SKYX's code team is led by Mark Earley, former head of the National Electrical Code (NEC), and Eric Jacobson, former President and CEO of the American Lighting Association (ALA). As part of the mandatory application, SKYX's code team has submitted significant supporting data regarding hazardous incidents that occur due to electrical wire installations.

After years of rigorous standardization progress, SKYX's management and code team strongly believe that it has met the necessary safety conditions and has significant hazardous data support for a compelling case for its ceiling outlet receptacle to become a mandatory safety standardization for ceilings in homes and buildings.

In the past several years SKYX's product was already voted into 10 segments in the NEC and since 2022 it has succeeded in achieving major additional milestones for mandatory standardization, including voting approvals by U.S. standardization organizations ANSI / NEMA (American National Standardization Institute / National Electrical Manufacturing Association), as well as a vote approval by the NEC for the generic name WSCR (Weight Support Ceiling Receptacle) for its ceiling outlet receptacle.

The last significant NEC mandatory standardization approval for homes and buildings was for the GFCI (GFI) electrical wall safety outlet for bathrooms and kitchens to reduce and prevent electrocutions.
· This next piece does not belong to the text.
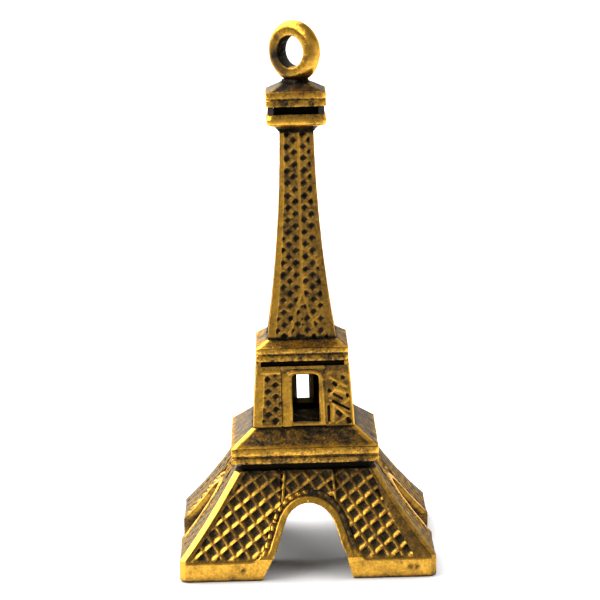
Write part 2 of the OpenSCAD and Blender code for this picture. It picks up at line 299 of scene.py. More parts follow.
def turned_profile(name, node, profile, material, slot, radius=0.1, per_side=60, flank=1.0, **options):
    """A square moulded piece. The profile lists (half width, height, rubbing, rubbing at the corners),
    and callers put painted shade into these levels too. Its left and right faces are rubbed flank
    times as much as the front and back."""
    rows, wear_and_light = [], []
    for hw, z, rub, *corner in profile:
        loop = square_loop(hw, z, min(radius, hw * 0.45), per_side)
        rows.append(loop)
        rubbed = np.full(len(loop), rub)
        off_x, off_y = np.abs(loop[:, X]), np.abs(loop[:, Y])
        if corner:
            near = smooth(hw - radius - 0.12, hw - radius * 0.7, np.minimum(off_x, off_y))
            rubbed = rub + (corner[0] - rub) * near
        sideways = smooth(-0.02, 0.02, off_x - off_y - 0.5 * radius)
        wear_and_light.append(rubbed * (1 + (flank - 1) * sideways))
    return make_piece(name, node, rows, wear_and_light, material, slot, **options)


def moulding(hw, z0, z1, bulge, wear_and_light, steps=9, power=0.45, corner_extra=0.3):
    """Rounded moulding profile between two heights, standing bulge out of its back."""
    out = []
    for k in range(steps):
        a = math.pi * k / (steps - 1)
        z = z0 + (z1 - z0) * (0.5 - 0.5 * math.cos(a))
        out.append((hw - bulge + bulge * math.sin(a) ** power, z, wear_and_light, wear_and_light + corner_extra))
    return out


# ---- Lattice relief ----

# Slopes of the bars that rise and that fall to the right, their pitch, and the place of one pit
rise = math.radians(34)
fall = math.radians(53)
bar_pitch = 0.505
pit_origin = (0.12, 3.73)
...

The Company's application included data regarding hazardous incidents from U.S. governmental agencies such as the U.S. Census Bureau, NFPA, OSHA, NIOSH, CPSC, and CDC.

An NFPA Report No. USS117 published in February 2022, "Home Fires Caused by Electrical Distribution and Lighting Equipment" provides evidence that not enough emphasis is placed on incorrect installation of lighting. The report noted that fires involving electrical distribution and lighting equipment caused an estimated average of 430 deaths per year in 2015-2019. Specifically, wiring and related equipment accounted for 68 percent of these fires, 60 percent of the property damage and 42 percent of the civilian deaths and 53 percent of injuries.

Earley, former head of the National Electrical Code (NEC) and former Chief Electrical Engineer of NFPA, said: "I truly believe that we have made a compelling case for a mandatory requirement for plug-and-play installations using the safe and robust weight-supporting ceiling receptacle. We have gathered a significant amount of data on incidents involving lighting fixtures and ceiling fans using the existing wiring methods. This data includes a substantial number of hazardous incidents that include deaths and or injuries from fires related to wiring, falls from ladders, fixtures or fans that fell on individuals, including young children among other incidents. Many of these accidents could have been prevented using this safe and robust plug-and-play installation method. It is about time that the existing wiring installation method be replaced by a safe, robust method that reflects today's advanced but litigious world."

Jacobson, former President and CEO of the American Lighting Association (ALA), added: "I am highly confident that our application to the NEC has all the necessary safety data aspects and information to support our case for a mandatory safety standardization approval. As part of our application, we intend to share our product for all manufacturers to benefit. As a world leading country, it is about time that we make our consumers, electricians, handymen and business owners safer and more advanced by moving away from the old hazardous wiring installation method to a safer, and fast plug and play installation method."